Frequently Asked Questions
Can I refuse to pay my estate management fees?
No — not safely. Payment is enforced through a covenant or estate rentcharge in your title deeds, and non-payment can trigger county court action, damage your credit file and, on rentcharge estates, still expose you to the old Law of Property Act 1925 remedies until Parliament repeals them. You can dispute a charge in writing while continuing to pay under protest, which is the safer route.
Can I buy out or redeem an estate rentcharge?
Almost never. HM Land Registry's Rentcharges Unit is explicit that estate rentcharges cannot be redeemed under the Rentcharges Act 1977. Only certain older, income-supporting rentcharges qualify, and estate management ones are specifically excluded.
Does the Leasehold and Freehold Reform Act 2024 let me get out of estate fees?
No.
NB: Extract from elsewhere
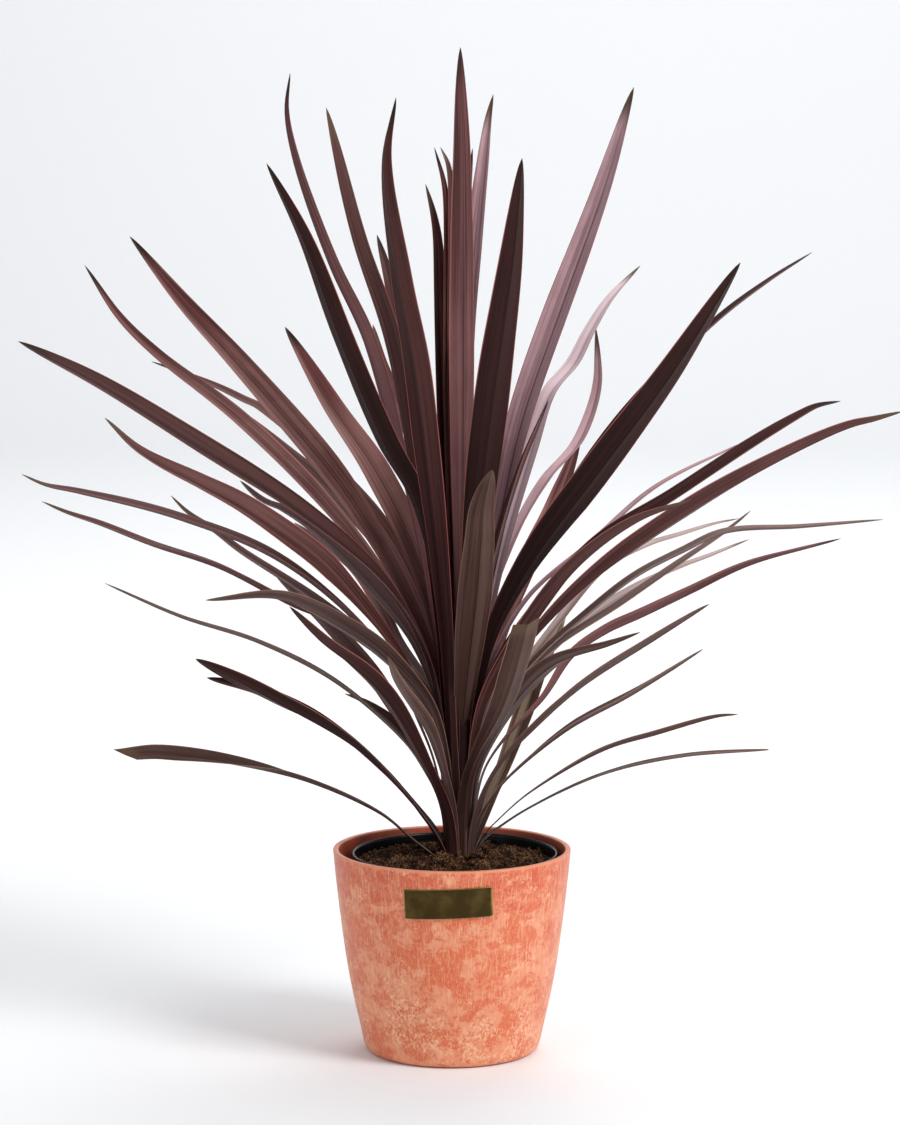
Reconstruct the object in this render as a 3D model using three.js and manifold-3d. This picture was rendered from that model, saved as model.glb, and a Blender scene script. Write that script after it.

The Act gives freeholders on managed estates new rights to information, challenge and redress — but it does not let you exit the obligation itself. Most of Part 5, including the right to challenge a charge at the First-tier Tribunal, is not yet in force as of 03/07/2026 and awaits secondary legislation.
What if the council adopts the roads and open spaces later?
Adoption by the local authority is the cleanest exit, because once a road or drain is adopted the council takes over maintenance and your charge for that item should fall away. In practice adoption is slow, patchy and often never happens on modern estates — which is precisely why so many buyers are stuck paying.
Will selling the house free me from the charge?
Yes for you personally, but the obligation stays with the property and transfers to the next owner. Buyers' solicitors now flag estate charges routinely, so an unreasonable or opaque charge can drag out a sale or knock money off the price.